**Exercise prompt:** Extract each line containing the string "from".

+++ Dataset excerpts +++

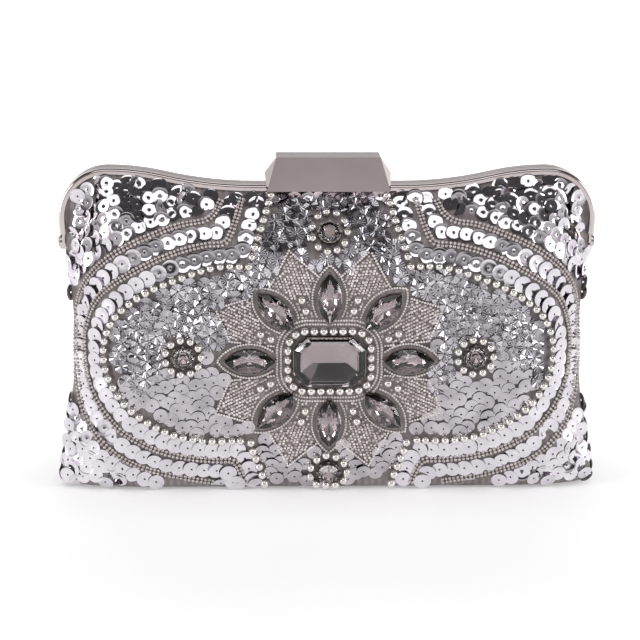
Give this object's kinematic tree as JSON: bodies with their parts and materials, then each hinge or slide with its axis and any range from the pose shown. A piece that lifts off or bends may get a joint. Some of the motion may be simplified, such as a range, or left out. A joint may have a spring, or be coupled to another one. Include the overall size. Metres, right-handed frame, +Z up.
{
  "type": "framed evening clutch bag",
  "caption": "Padded evening clutch with a curved two-part metal frame, a faceted snap clasp and a jewelled front; the rear half swings open on side rivets.",
  "frame": {"origin": "middle of the flat base on which the bag stands", "axes": "+X to the right as the decorated front is seen, along the bag's width; -Y out of the decorated front; +Z up towards the clasp"},
  "size_m": [0.2182, 0.0574, 0.135],
  "materials": {
    "cover_satin": "grey satin with a soft sheen",
    "lining_satin": "darker grey satin lining",
    "padding": "matte foam padding",
    "board": "matte stiffening board",
    "paper_cord": "matte twisted paper",
    "frame_metal": "mirror-polished warm nickel",
    "clasp_metal": "mirror-polished warm nickel",
    "jewel_metal": "polished pale metal",
    "fastener_steel": "plain steel",
    "smoky_crystal": "faceted smoky crystal with a foiled back",
    "pearl": "glossy imitation pearl"
  },
  "bodies": {
    "bag_body": {"bottom_cover": "cover_satin", "bottom_board": "board", "bottom_lining": "lining_satin", "front_cover": "cover_satin", "front_foam": "padding", "front_board": "board", "front_lining": "lining_satin", "rear_cover": "cover_satin", "rear_foam": "padding", "rear_board": "board", "rear_lining": "lining_satin", "slip_pocket": "lining_satin", "left_gusset": "cover_satin", "right_gusset": "cover_satin", "left_gusset_lining": "lining_satin", "right_gusset_lining": "lining_satin", "front_frame": "frame_metal", "front_frame_cord": "paper_cord", "clasp_front_cover": "clasp_metal", "clasp_front_screws": "fastener_steel", "center_crystal": "smoky_crystal", "center_setting": "jewel_metal", "center_pearl_ring": "pearl", "marquise_crystals": "smoky_crystal", "marquise_settings": "jewel_metal", "petal_pearls": "pearl", "medallion_crystals": "smoky_crystal", "medallion_settings": "jewel_metal", "medallion_pearls": "pearl"},
    "rear_half": {"rear_frame": "frame_metal", "rear_frame_cord": "paper_cord", "rear_top_band": "cover_satin", "rear_top_foam": "padding", "rear_top_lining": "lining_satin", "rear_fold_band": "cover_satin", "clasp_rear_cover": "clasp_metal", "clasp_rear_screws": "fastener_steel", "latch_tongue": "fastener_steel", "hinge_rivet_left": "fastener_steel", "hinge_rivet_right": "fastener_steel"},
    "plunger": {"latch_plunger": "fastener_steel", "latch_spring": "fastener_steel"}
  },
  "joints": [
    {"name": "rear_half_swing", "type": "hinge", "parent": "bag_body", "child": "rear_half", "pos_m": [0, 0, 0.0995], "axis": [-1, 0, 0], "range_deg": [0, 55], "deforming": ["rear_fold_band"]},
    {"name": "plunger_slide", "type": "slide", "parent": "bag_body", "child": "plunger", "axis": [0, 0, 1], "range_m": [0, 0.0008], "stiffness_N_per_m": 800, "deforming": ["latch_spring"]}
  ]
}
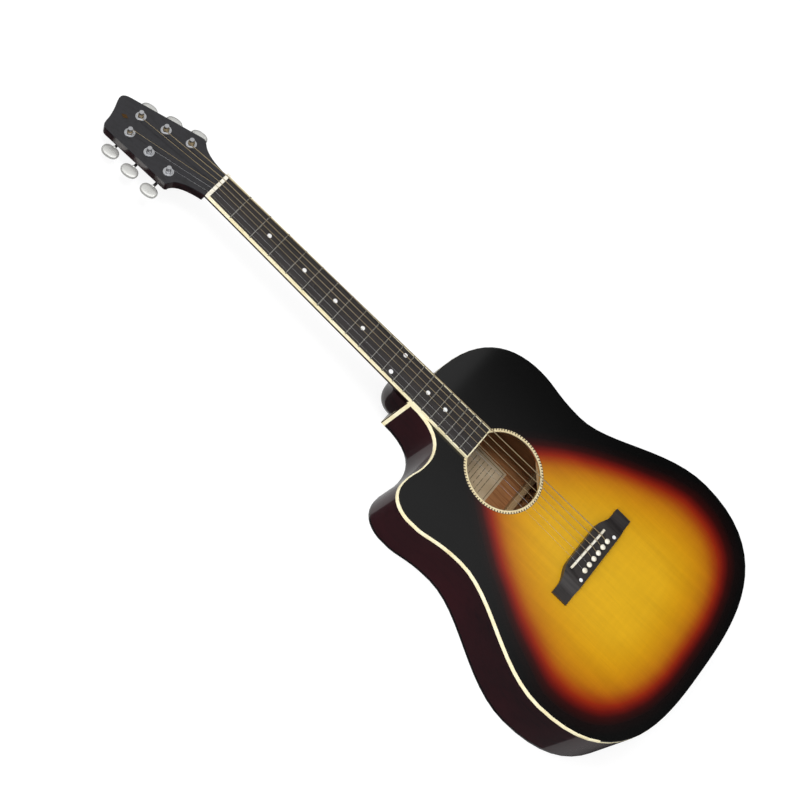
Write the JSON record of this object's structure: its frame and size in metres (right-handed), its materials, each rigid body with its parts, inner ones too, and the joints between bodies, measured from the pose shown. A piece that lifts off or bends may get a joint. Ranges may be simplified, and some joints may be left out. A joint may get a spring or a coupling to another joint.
{
  "type": "left-handed acoustic guitar",
  "caption": "Left-handed dreadnought acoustic guitar with a cutaway, sunburst top, bound fingerboard, slanted saddle and geared tuners on a bolt-free glued neck.",
  "frame": {"origin": "centre line of the body, on the outside of the flat back, under the saddle line", "axes": "+Y along the neck to the head, +Z out of the soundboard away from the back, +X to the bass side"},
  "size_m": [0.411, 1.043, 0.1106],
  "materials": {
    "sunburst_top": "high gloss sunburst over spruce",
    "back_wood": "high gloss dark red-brown outside",
    "side_wood": "high gloss dark red-brown",
    "inner_wood": "unfinished",
    "cream_trim": "polished cream plastic",
    "black_trim": "polished black plastic",
    "rosette_ring": "cream rope pattern ring",
    "label_paper": "plain printed border, no text",
    "dark_wood": "dark stained, satin",
    "bone_white": "polished off-white",
    "pearl": "pearl white",
    "neck_wood": "high gloss dark red-brown",
    "head_face": "gloss black face veneer",
    "gold_metal": "thin gold coloured inlay",
    "fret_metal": "polished nickel silver",
    "rod_steel": "plain steel",
    "chrome_metal": "polished chrome",
    "button_metal": "satin chrome",
    "plain_string": "plain steel wire",
    "wound_string": "bronze wound wire"
  },
  "bodies": {
    "guitar": {"soundboard": "sunburst_top", "back": "back_wood", "side_bass": "side_wood", "side_treble": "side_wood", "neck_block": "inner_wood", "tail_block": "inner_wood", "top_lining": "inner_wood", "back_lining": "inner_wood", "top_binding": "cream_trim", "back_binding": "black_trim", "cutaway_strip": "cream_trim", "rosette": "rosette_ring", "top_braces": "inner_wood", "bridge_plate": "inner_wood", "back_braces": "inner_wood", "paper_label": "label_paper", "bridge": "dark_wood", "saddle": "bone_white", "bridge_pins": "bone_white", "pearl_dots": "pearl", "neck_shaft": "neck_wood", "headstock": "neck_wood", "neck_heel": "neck_wood", "heel_cap": "black_trim", "headstock_veneer": "head_face", "headstock_inlay": "gold_metal", "fingerboard": "dark_wood", "fingerboard_binding": "cream_trim", "frets": "fret_metal", "nut": "bone_white", "truss_rod": "rod_steel", "tuner_housings": "chrome_metal", "tuner_covers": "chrome_metal", "tuner_bushings": "chrome_metal", "tuner_screws": "chrome_metal", "string_1": "plain_string", "string_2": "plain_string", "string_3": "wound_string", "string_4": "wound_string", "string_5": "wound_string", "string_6": "wound_string"},
    "truss_nut": {"truss_rod_nut": "rod_steel"},
    "post_1": {"tuner_1_post": "chrome_metal"},
    "knob_1": {"tuner_1_worm": "chrome_metal", "tuner_1_button": "button_metal"},
    "post_2": {"tuner_2_post": "chrome_metal"},
    "knob_2": {"tuner_2_worm": "chrome_metal", "tuner_2_button": "button_metal"},
    "post_3": {"tuner_3_post": "chrome_metal"},
    "knob_3": {"tuner_3_worm": "chrome_metal", "tuner_3_button": "button_metal"},
    "post_4": {"tuner_4_post": "chrome_metal"},
    "knob_4": {"tuner_4_worm": "chrome_metal", "tuner_4_button": "button_metal"},
    "post_5": {"tuner_5_post": "chrome_metal"},
    "knob_5": {"tuner_5_worm": "chrome_metal", "tuner_5_button": "button_metal"},
    "post_6": {"tuner_6_post": "chrome_metal"},
    "knob_6": {"tuner_6_worm": "chrome_metal", "tuner_6_button": "button_metal"}
  },
  "joints": [
    {"name": "knob_1_turn", "type": "hinge", "parent": "guitar", "child": "knob_1", "pos_m": [-0.0465, 0.70611, 0.04192], "axis": [1, 0, 0], "continuous": true},
    {"name": "post_1_turn", "type": "hinge", "parent": "guitar", "child": "post_1", "pos_m": [-0.0265, 0.70538, 0.06199], "axis": [0, 0.289, 0.9573], "continuous": true},
    {"name": "knob_2_turn", "type": "hinge", "parent": "guitar", "child": "knob_2", "pos_m": [-0.0405, 0.74057, 0.03152], "axis": [1, 0, 0], "continuous": true},
    {"name": "post_2_turn", "type": "hinge", "parent": "guitar", "child": "post_2", "pos_m": [-0.0205, 0.73984, 0.05159], "axis": [0, 0.289, 0.9573], "continuous": true},
    {"name": "knob_3_turn", "type": "hinge", "parent": "guitar", "child": "knob_3", "pos_m": [-0.0345, 0.77503, 0.02111], "axis": [1, 0, 0], "continuous": true},
    {"name": "post_3_turn", "type": "hinge", "parent": "guitar", "child": "post_3", "pos_m": [-0.0145, 0.7743, 0.04118], "axis": [0, 0.289, 0.9573], "continuous": true},
    {"name": "knob_4_turn", "type": "hinge", "parent": "guitar", "child": "knob_4", "pos_m": [0.035, 0.78078, 0.01938], "axis": [1, 0, 0], "continuous": true},
    {"name": "post_4_turn", "type": "hinge", "parent": "guitar", "child": "post_4", "pos_m": [0.015, 0.78005, 0.03945], "axis": [0, 0.289, 0.9573], "continuous": true},
    {"name": "knob_5_turn", "type": "hinge", "parent": "guitar", "child": "knob_5", "pos_m": [0.041, 0.74631, 0.02978], "axis": [1, 0, 0], "continuous": true},
    {"name": "post_5_turn", "type": "hinge", "parent": "guitar", "child": "post_5", "pos_m": [0.021, 0.74558, 0.04985], "axis": [0, 0.289, 0.9573], "continuous": true},
    {"name": "knob_6_turn", "type": "hinge", "parent": "guitar", "child": "knob_6", "pos_m": [0.047, 0.71185, 0.04019], "axis": [1, 0, 0], "continuous": true},
    {"name": "post_6_turn", "type": "hinge", "parent": "guitar", "child": "post_6", "pos_m": [0.027, 0.71112, 0.06026], "axis": [0, 0.289, 0.9573], "continuous": true},
    {"name": "truss_nut_turn", "type": "hinge", "parent": "guitar", "child": "truss_nut", "pos_m": [0, 0.22965, 0.08233], "axis": [0, 0.9995, -0.0314], "range_deg": [-180, 180]}
  ],
  "couplings": [
    {"joint": "post_1_turn", "follows": "knob_1_turn", "ratio": -0.071429},
    {"joint": "post_2_turn", "follows": "knob_2_turn", "ratio": -0.071429},
    {"joint": "post_3_turn", "follows": "knob_3_turn", "ratio": -0.071429},
    {"joint": "post_4_turn", "follows": "knob_4_turn", "ratio": 0.071429},
    {"joint": "post_5_turn", "follows": "knob_5_turn", "ratio": 0.071429},
    {"joint": "post_6_turn", "follows": "knob_6_turn", "ratio": 0.071429}
  ]
}
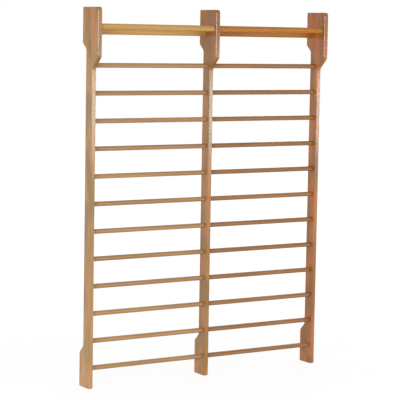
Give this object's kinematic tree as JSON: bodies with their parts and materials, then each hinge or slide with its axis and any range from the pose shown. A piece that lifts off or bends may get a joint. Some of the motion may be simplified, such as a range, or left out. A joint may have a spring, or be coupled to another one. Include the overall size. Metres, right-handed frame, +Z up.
{
  "type": "double wall bars",
  "caption": "Wooden double-section wall bars: profiled uprights that stand on the floor and against a wall, oval rungs and an offset pair of top bars in each section.",
  "frame": {"origin": "on the floor, under the plane of the rungs, at the middle of the middle upright", "axes": "+X along the rungs to the right as seen by the climber, +Y back towards the wall, +Z up"},
  "size_m": [1.82, 0.211, 2.5],
  "materials": {
    "upright_wood": "clear satin lacquer on planed pine, reddish brown",
    "rung_wood": "clear satin lacquer on turned beech",
    "screw_steel": "zinc plated"
  },
  "bodies": {
    "root": {"upright_left": "upright_wood", "upright_middle": "upright_wood", "upright_right": "upright_wood", "rung_left_01": "rung_wood", "rung_left_02": "rung_wood", "rung_left_03": "rung_wood", "rung_left_04": "rung_wood", "rung_left_05": "rung_wood", "rung_left_06": "rung_wood", "rung_left_07": "rung_wood", "rung_left_08": "rung_wood", "rung_left_09": "rung_wood", "rung_left_10": "rung_wood", "rung_left_11": "rung_wood", "rung_left_12": "rung_wood", "front_bar_left": "rung_wood", "rear_bar_left": "rung_wood", "rung_right_01": "rung_wood", "rung_right_02": "rung_wood", "rung_right_03": "rung_wood", "rung_right_04": "rung_wood", "rung_right_05": "rung_wood", "rung_right_06": "rung_wood", "rung_right_07": "rung_wood", "rung_right_08": "rung_wood", "rung_right_09": "rung_wood", "rung_right_10": "rung_wood", "rung_right_11": "rung_wood", "rung_right_12": "rung_wood", "front_bar_right": "rung_wood", "rear_bar_right": "rung_wood", "foot_screws": "screw_steel", "head_screws": "screw_steel"}
  },
  "joints": []
}
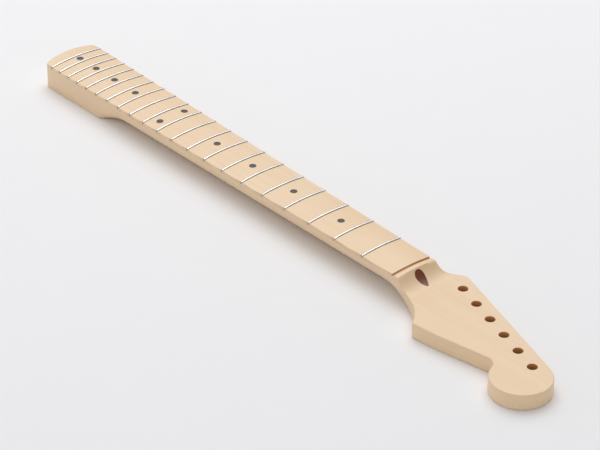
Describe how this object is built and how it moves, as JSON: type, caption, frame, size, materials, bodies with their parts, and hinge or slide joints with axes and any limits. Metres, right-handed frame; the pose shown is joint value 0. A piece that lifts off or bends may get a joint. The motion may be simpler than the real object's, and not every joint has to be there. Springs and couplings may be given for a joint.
{
  "type": "electric guitar neck",
  "caption": "Bolt-on electric guitar neck in one-piece maple with nickel frets, black dots, six-in-line tuner holes, walnut plug and stripe, and a truss rod that turns at the heel.",
  "frame": {"origin": "middle of the four heel screws, on the flat back of the heel", "axes": "+X along the neck to the headstock's tip, +Y to the bass side, +Z from the back to the fretboard"},
  "size_m": [0.6568, 0.0914, 0.0264],
  "materials": {
    "maple": "maple under thin clear satin-gloss lacquer",
    "fret_wire": "polished nickel silver",
    "position_dots": "black plastic sanded flush",
    "walnut": "dark walnut under thin clear lacquer",
    "truss_rod_steel": "plain steel",
    "plated_steel": "zinc-plated steel"
  },
  "bodies": {
    "neck_assembly": {"neck": "maple", "fret_01": "fret_wire", "fret_02": "fret_wire", "fret_03": "fret_wire", "fret_04": "fret_wire", "fret_05": "fret_wire", "fret_06": "fret_wire", "fret_07": "fret_wire", "fret_08": "fret_wire", "fret_09": "fret_wire", "fret_10": "fret_wire", "fret_11": "fret_wire", "fret_12": "fret_wire", "fret_13": "fret_wire", "fret_14": "fret_wire", "fret_15": "fret_wire", "fret_16": "fret_wire", "fret_17": "fret_wire", "fret_18": "fret_wire", "fret_19": "fret_wire", "fret_20": "fret_wire", "fret_21": "fret_wire", "face_dot_01": "position_dots", "face_dot_02": "position_dots", "face_dot_03": "position_dots", "face_dot_04": "position_dots", "face_dot_05": "position_dots", "face_dot_06": "position_dots", "face_dot_07": "position_dots", "face_dot_08": "position_dots", "face_dot_09": "position_dots", "face_dot_10": "position_dots", "side_dot_01": "position_dots", "side_dot_02": "position_dots", "side_dot_03": "position_dots", "side_dot_04": "position_dots", "side_dot_05": "position_dots", "side_dot_06": "position_dots", "side_dot_07": "position_dots", "side_dot_08": "position_dots", "side_dot_09": "position_dots", "side_dot_10": "position_dots", "headstock_plug": "walnut", "back_stripe": "walnut", "truss_rod": "truss_rod_steel", "truss_rod_anchor": "plated_steel", "truss_washer": "truss_rod_steel"},
    "truss_adjuster": {"truss_nut": "plated_steel"}
  },
  "joints": [
    {"name": "truss_nut_turn", "type": "hinge", "parent": "neck_assembly", "child": "truss_adjuster", "pos_m": [-0.0381, 0, 0.0127], "axis": [1, 0, 0], "range_deg": [-360, 360]}
  ]
}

+++

**Result of this exercise:**
Give this object's kinematic tree as JSON: bodies with their parts and materials, then each hinge or slide with its axis and any range from the pose shown. A piece that lifts off or bends may get a joint. Some of the motion may be simplified, such as a range, or left out. A joint may have a spring, or be coupled to another one. Include the overall size. Metres, right-handed frame, +Z up.
Write the JSON record of this object's structure: its frame and size in metres (right-handed), its materials, each rigid body with its parts, inner ones too, and the joints between bodies, measured from the pose shown. A piece that lifts off or bends may get a joint. Ranges may be simplified, and some joints may be left out. A joint may get a spring or a coupling to another joint.
  "frame": {"origin": "centre line of the body, on the outside of the flat back, under the saddle line", "axes": "+Y along the neck to the head, +Z out of the soundboard away from the back, +X to the bass side"},
Give this object's kinematic tree as JSON: bodies with their parts and materials, then each hinge or slide with its axis and any range from the pose shown. A piece that lifts off or bends may get a joint. Some of the motion may be simplified, such as a range, or left out. A joint may have a spring, or be coupled to another one. Include the overall size. Metres, right-handed frame, +Z up.
  "frame": {"origin": "middle of the four heel screws, on the flat back of the heel", "axes": "+X along the neck to the headstock's tip, +Y to the bass side, +Z from the back to the fretboard"},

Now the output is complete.